Artemis votes on all their holdings, unless restricted from doing so, and fund managers engage with firms to develop their understanding, raise issues with management and monitor subsequent developments. Artemis produces a monthly voting summary, and these summaries include rationales for some of the more controversial votes. Engagement case studies can be found in the firm’s annual Stewardship Report.
The fund has an annual ongoing charge of 0.72%, but through Hargreaves Lansdown you can secure an ongoing saving of 0.16%. This means you’ll pay a net ongoing charge of 0.56%. The fund discount is achieved through a loyalty bonus, which could be subject to tax if held outside of an ISA or SIPP. The HL platform fee of up to 0.45% per year also applies.

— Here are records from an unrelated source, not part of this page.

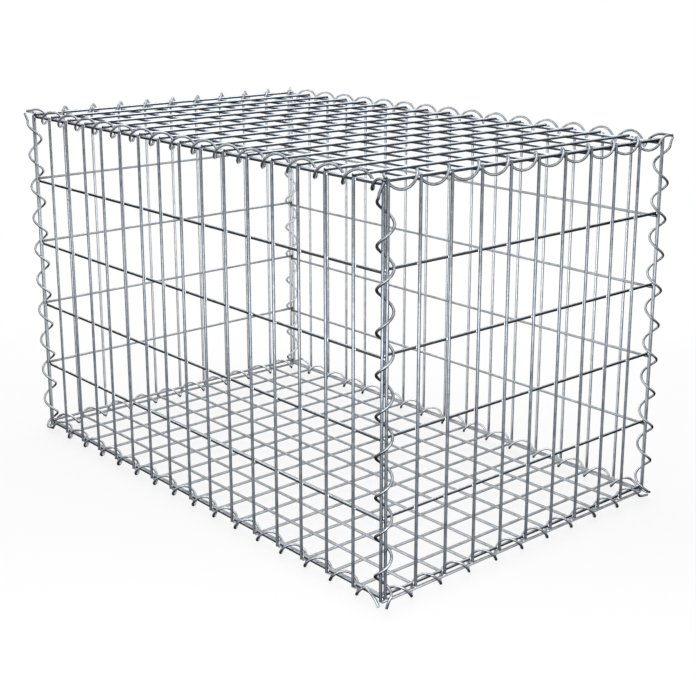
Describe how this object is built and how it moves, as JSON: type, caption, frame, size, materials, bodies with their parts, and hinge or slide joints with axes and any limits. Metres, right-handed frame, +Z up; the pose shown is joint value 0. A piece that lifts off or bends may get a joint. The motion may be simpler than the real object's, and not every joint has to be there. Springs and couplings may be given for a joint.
{
  "type": "gabion basket",
  "caption": "Rectangular welded wire mesh box, closed by a mesh lid and laced along every edge with spiral wires, to be filled with stone.",
  "frame": {"origin": "on the ground below the middle of the basket, at the height of the base spirals' undersides", "axes": "+X along the length towards the end wall on the right of the picture, +Y from the front wall to the back wall, +Z up through the lid"},
  "size_m": [0.8342, 0.5325, 0.5279],
  "materials": {
    "mesh_wire": "bright hot-dip galvanised, drawn wire, welded at each crossing",
    "spiral_wire": "bright galvanised spring wire, wound to a coil, ends cut plain"
  },
  "bodies": {
    "root": {"front_panel": "mesh_wire", "back_panel": "mesh_wire", "left_panel": "mesh_wire", "right_panel": "mesh_wire", "lid_panel": "mesh_wire", "base_panel": "mesh_wire", "front_right_post_spiral": "spiral_wire", "front_left_post_spiral": "spiral_wire", "back_right_post_spiral": "spiral_wire", "back_left_post_spiral": "spiral_wire", "front_lid_spiral": "spiral_wire", "back_lid_spiral": "spiral_wire", "right_lid_spiral": "spiral_wire", "left_lid_spiral": "spiral_wire", "front_base_spiral": "spiral_wire", "back_base_spiral": "spiral_wire", "right_base_spiral": "spiral_wire", "left_base_spiral": "spiral_wire"}
  },
  "joints": []
}
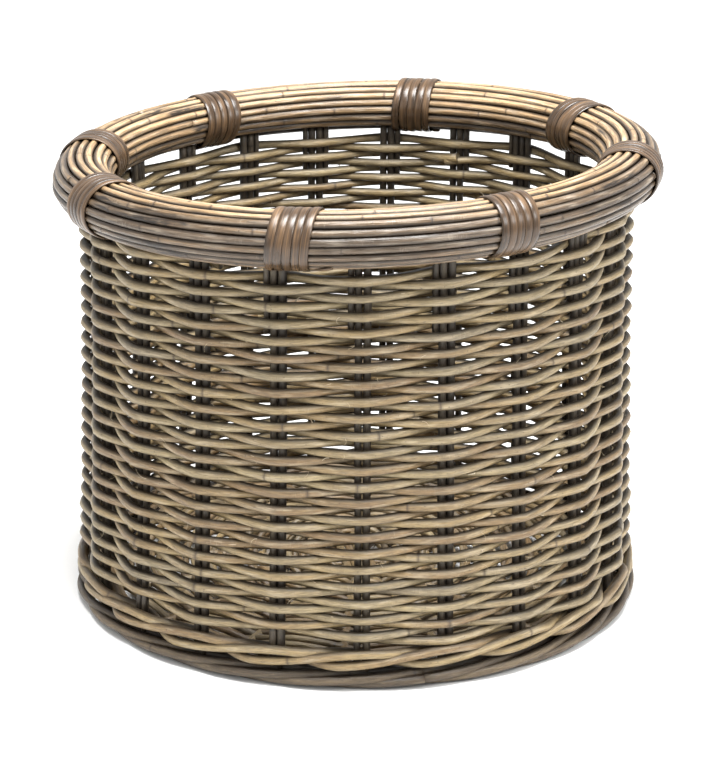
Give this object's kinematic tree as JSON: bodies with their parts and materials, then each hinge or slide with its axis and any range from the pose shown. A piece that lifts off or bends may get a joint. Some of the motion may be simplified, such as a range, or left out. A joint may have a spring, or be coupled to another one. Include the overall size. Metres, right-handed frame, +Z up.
{
  "type": "log basket",
  "caption": "Round wicker basket woven from rattan rods round upright stakes, with a thick rod-wrapped rim lashed with split cane; it stands on the floor and holds logs.",
  "frame": {"origin": "on the floor, under the centre of the basket", "axes": "+Z up through the open top, -Y towards the front, +X to the right as seen from the front"},
  "size_m": [0.5215, 0.5204, 0.4122],
  "materials": {
    "stake": "weathered rattan core, matt",
    "siding": "weathered grey-brown rattan, matt",
    "waling": "weathered grey-brown rattan, matt",
    "rim_core": "rattan, matt",
    "rim_rod": "rattan with its skin on, satin",
    "lashing": "split cane with its skin on, satin",
    "foot": "weathered rattan, matt",
    "base_stick": "rattan, matt",
    "base_weave": "weathered rattan, matt"
  },
  "bodies": {
    "root": {"stake_01": "stake", "stake_02": "stake", "stake_03": "stake", "stake_04": "stake", "stake_05": "stake", "stake_06": "stake", "stake_07": "stake", "stake_08": "stake", "stake_09": "stake", "stake_10": "stake", "stake_11": "stake", "stake_12": "stake", "stake_13": "stake", "stake_14": "stake", "stake_15": "stake", "stake_16": "stake", "stake_17": "stake", "stake_18": "stake", "stake_19": "stake", "stake_20": "stake", "stake_21": "stake", "siding_rod_01": "siding", "siding_rod_02": "siding", "siding_rod_03": "siding", "siding_rod_04": "siding", "siding_rod_05": "siding", "siding_rod_06": "siding", "siding_rod_07": "siding", "siding_rod_08": "siding", "siding_rod_09": "siding", "siding_rod_10": "siding", "siding_rod_11": "siding", "wale_rod_01": "waling", "wale_rod_02": "waling", "wale_rod_03": "waling", "rim_core_hoop": "rim_core", "rim_rod_01": "rim_rod", "rim_rod_02": "rim_rod", "rim_rod_03": "rim_rod", "rim_rod_04": "rim_rod", "rim_rod_05": "rim_rod", "rim_rod_06": "rim_rod", "rim_rod_07": "rim_rod", "rim_rod_08": "rim_rod", "rim_rod_09": "rim_rod", "rim_rod_10": "rim_rod", "rim_rod_11": "rim_rod", "rim_rod_12": "rim_rod", "rim_rod_13": "rim_rod", "rim_lashing_01": "lashing", "rim_lashing_02": "lashing", "rim_lashing_03": "lashing", "rim_lashing_04": "lashing", "rim_lashing_05": "lashing", "rim_lashing_06": "lashing", "rim_lashing_07": "lashing", "rim_lashing_08": "lashing", "foot_border": "foot", "base_sticks": "base_stick", "base_weave": "base_weave"}
  },
  "joints": []
}
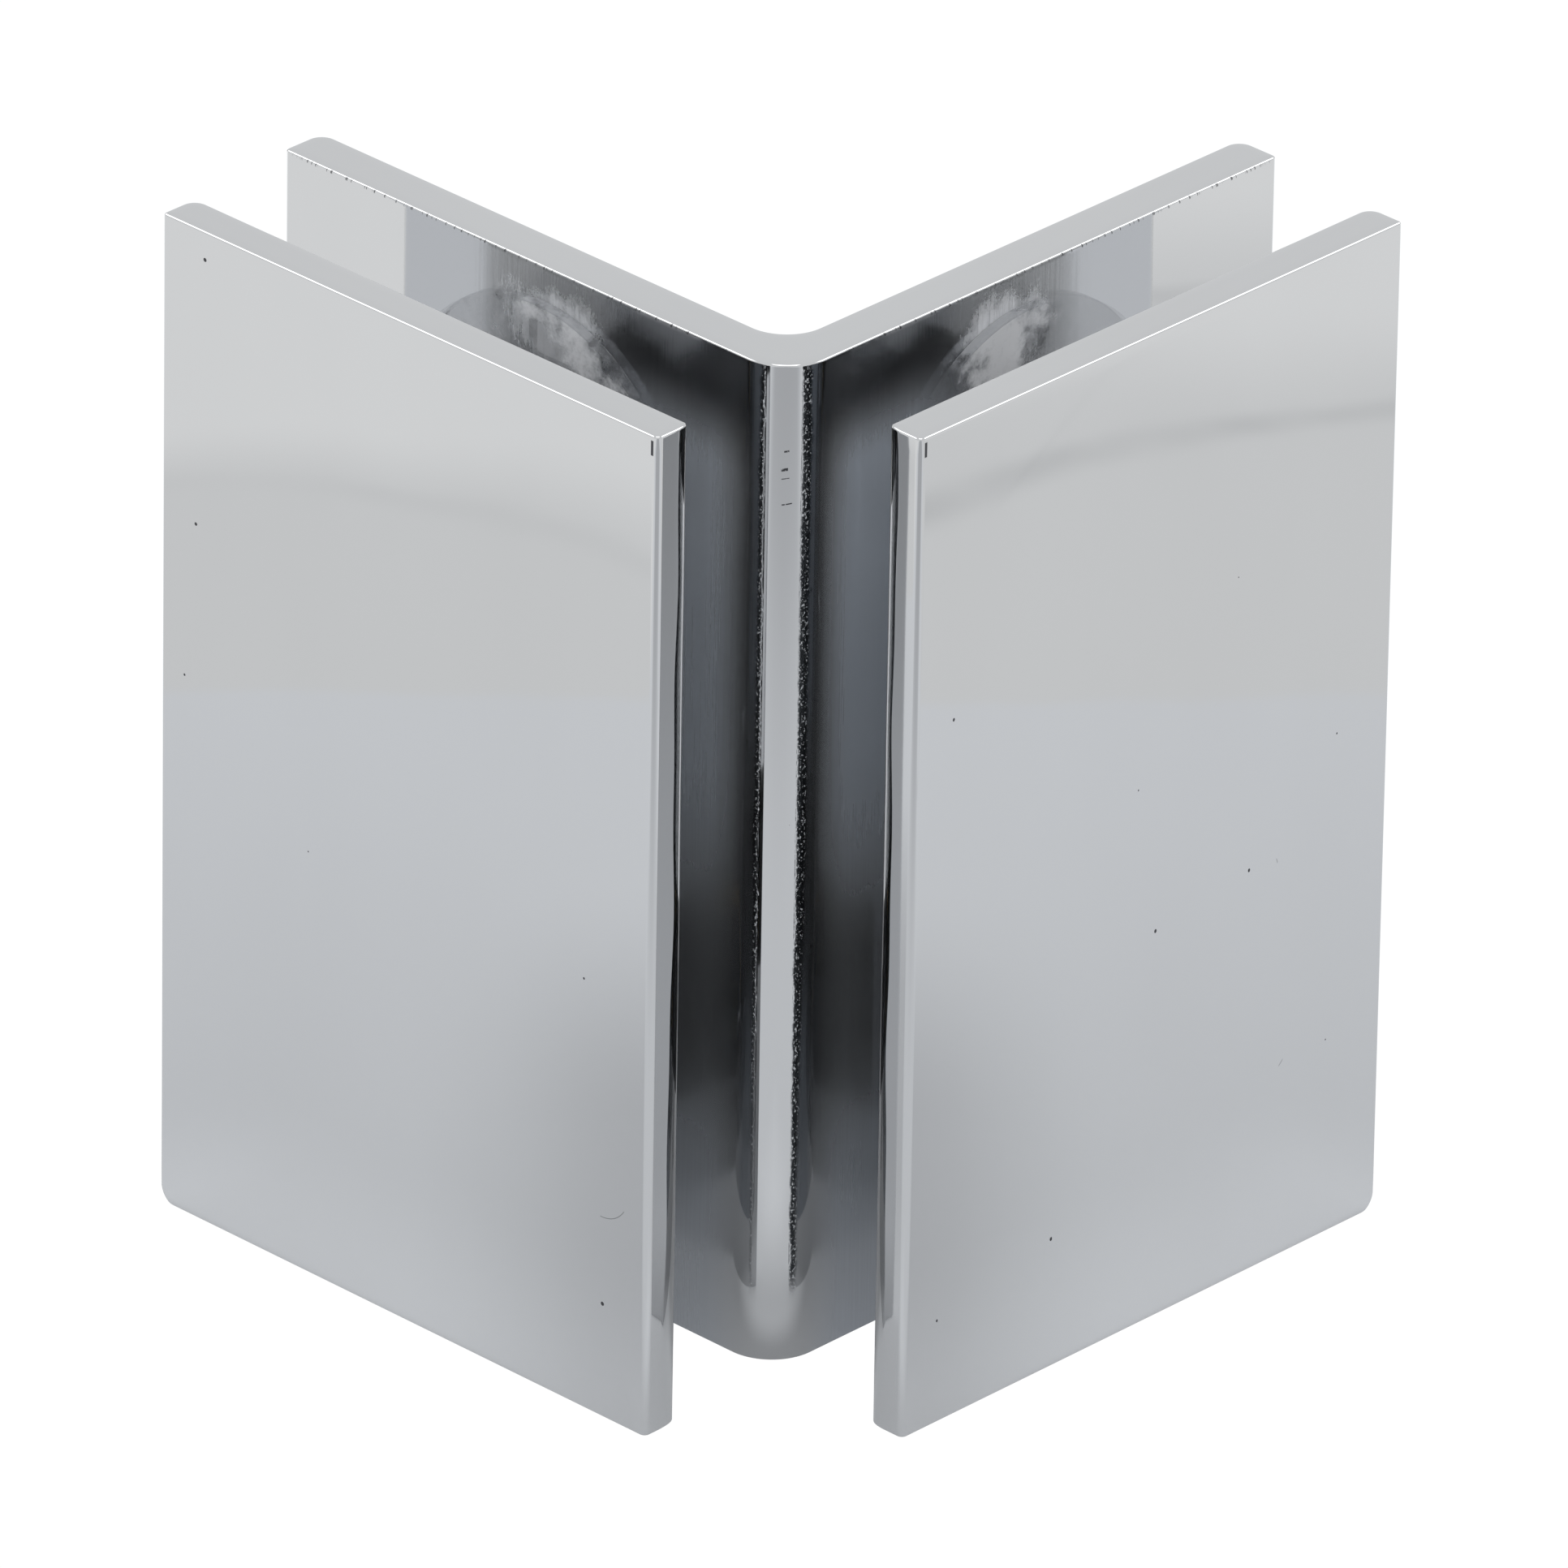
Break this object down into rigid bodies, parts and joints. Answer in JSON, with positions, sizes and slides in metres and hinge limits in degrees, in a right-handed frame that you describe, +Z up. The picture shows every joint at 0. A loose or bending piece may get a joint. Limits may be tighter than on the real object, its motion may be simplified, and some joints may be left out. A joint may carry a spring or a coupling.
{
  "type": "glass-to-glass corner clamp",
  "caption": "Chrome 90 degree clamp that joins two glass panels at a corner: a bent bracket with flat outer plates drawn in by countersunk screws.",
  "frame": {"origin": "middle of the footprint, at the level of the lower edges", "axes": "+X and +Y run along the right and left wings away from the corner; the outside of the corner faces -X and -Y; +Z is up"},
  "size_m": [0.0716, 0.0716, 0.09],
  "materials": {
    "chrome": "polished chrome plating over brass",
    "gasket": "translucent grey vinyl, satin",
    "post": "turned brass",
    "sleeve": "moulded black nylon",
    "screw": "plain stainless steel"
  },
  "bodies": {
    "bracket": {"corner_bracket": "chrome", "left_inner_gasket": "gasket", "right_inner_gasket": "gasket"},
    "right_clamp_plate": {"right_outer_plate": "chrome", "right_outer_gasket": "gasket", "right_upper_post": "post", "right_lower_post": "post", "right_upper_sleeve": "sleeve", "right_lower_sleeve": "sleeve"},
    "right_upper_screw": {"right_upper_screw": "screw"},
    "right_lower_screw": {"right_lower_screw": "screw"},
    "left_clamp_plate": {"left_outer_plate": "chrome", "left_outer_gasket": "gasket", "left_upper_post": "post", "left_lower_post": "post", "left_upper_sleeve": "sleeve", "left_lower_sleeve": "sleeve"},
    "left_upper_screw": {"left_upper_screw": "screw"},
    "left_lower_screw": {"left_lower_screw": "screw"}
  },
  "joints": [
    {"name": "right_clamp", "type": "slide", "parent": "bracket", "child": "right_clamp_plate", "axis": [0, -1, 0], "range_m": [-0.0015, 0.0032]},
    {"name": "right_upper_screw_turn", "type": "hinge", "parent": "bracket", "child": "right_upper_screw", "pos_m": [0.00635, -0.0165, 0.072], "axis": [0, -1, 0], "range_deg": [-1155, 543]},
    {"name": "right_lower_screw_turn", "type": "hinge", "parent": "bracket", "child": "right_lower_screw", "pos_m": [0.00635, -0.0165, 0.018], "axis": [0, -1, 0], "range_deg": [-1155, 543]},
    {"name": "left_clamp", "type": "slide", "parent": "bracket", "child": "left_clamp_plate", "axis": [-1, 0, 0], "range_m": [-0.0015, 0.0032]},
    {"name": "left_upper_screw_turn", "type": "hinge", "parent": "bracket", "child": "left_upper_screw", "pos_m": [-0.0165, 0.00635, 0.072], "axis": [-1, 0, 0], "range_deg": [-1155, 543]},
    {"name": "left_lower_screw_turn", "type": "hinge", "parent": "bracket", "child": "left_lower_screw", "pos_m": [-0.0165, 0.00635, 0.018], "axis": [-1, 0, 0], "range_deg": [-1155, 543]}
  ],
  "couplings": [
    {"joint": "right_upper_screw_turn", "follows": "right_clamp", "rad_per_m": -6283.2},
    {"joint": "right_lower_screw_turn", "follows": "right_clamp", "rad_per_m": -6283.2},
    {"joint": "left_upper_screw_turn", "follows": "left_clamp", "rad_per_m": -6283.2},
    {"joint": "left_lower_screw_turn", "follows": "left_clamp", "rad_per_m": -6283.2}
  ]
}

Since Ennett and Holmes took over management of the fund in September 2021, the fund has delivered a return of -3.84%* compared with a return of -5.01% for the IA £ Strategic Bond peer group sector average. We’re pleased that the new managers have made a good start on the fund, but it should be noted that this is a short timeframe to consider performance over.
To generate a high income for investors, the fund invests in high-yield bonds and also invests in some company shares. Both of these can increase volatility and mean that we don’t expect the fund to hold up quite as well as some other funds in the sector when bond markets go through a tough patch but expect it to perform better than peers in a rising market. We think it has the potential to perform well over the long term though, although there are no guarantees.
At the time of writing, the fund offers a yield of 4.65%, although yields are variable and aren’t a reliable indicator of future income. Please note charges can be taken from capital, which can increase the yield but reduces the potential for capital growth.
|Annual percentage growth|
| Mar 17 -
| Mar 18 -
| Mar 19 -
| Mar 20 -
| Mar 21 -
|Artemis High Income||5.10%||0.70%||-10.60%||23.17%||-0.55%|
|IA £ Strategic Bond||2.04%||2.09%||-2.17%||13.10%||-2.34%|
Past performance is not a guide to the future. Source: *Lipper IM to 31/03/2022.